§ Given problem
Determine the number of lines containing the word "bodies". Reply with it and nothing else.

## START Stored data

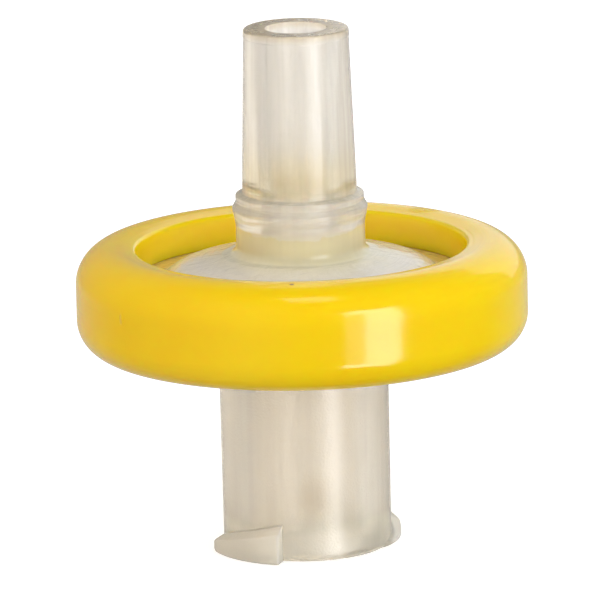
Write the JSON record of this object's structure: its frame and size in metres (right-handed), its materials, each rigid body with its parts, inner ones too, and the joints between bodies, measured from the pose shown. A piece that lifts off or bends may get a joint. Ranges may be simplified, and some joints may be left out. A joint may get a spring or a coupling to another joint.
{
  "type": "syringe filter",
  "caption": "Small round syringe filter: a translucent female luer-lock inlet below, a yellow ring round the membrane housing and a slim tapered luer outlet above.",
  "frame": {"origin": "centre of the inlet mouth, which is the bottom of the part", "axes": "+Z along the flow axis from the inlet mouth up to the outlet tip; -Y is the side that faces the camera, with one lock lug at its left"},
  "size_m": [0.0176, 0.0176, 0.0204],
  "materials": {
    "natural_polypropylene": "translucent natural polypropylene, satin as moulded",
    "yellow_polypropylene": "smooth glossy moulded yellow polypropylene, slightly translucent at its edges",
    "membrane": "fine white porous membrane"
  },
  "bodies": {
    "root": {"inlet_housing": "natural_polypropylene", "filter_membrane": "membrane", "outlet_housing": "natural_polypropylene", "overmould_ring": "yellow_polypropylene"}
  },
  "joints": []
}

## END Stored data

§ Task answer
2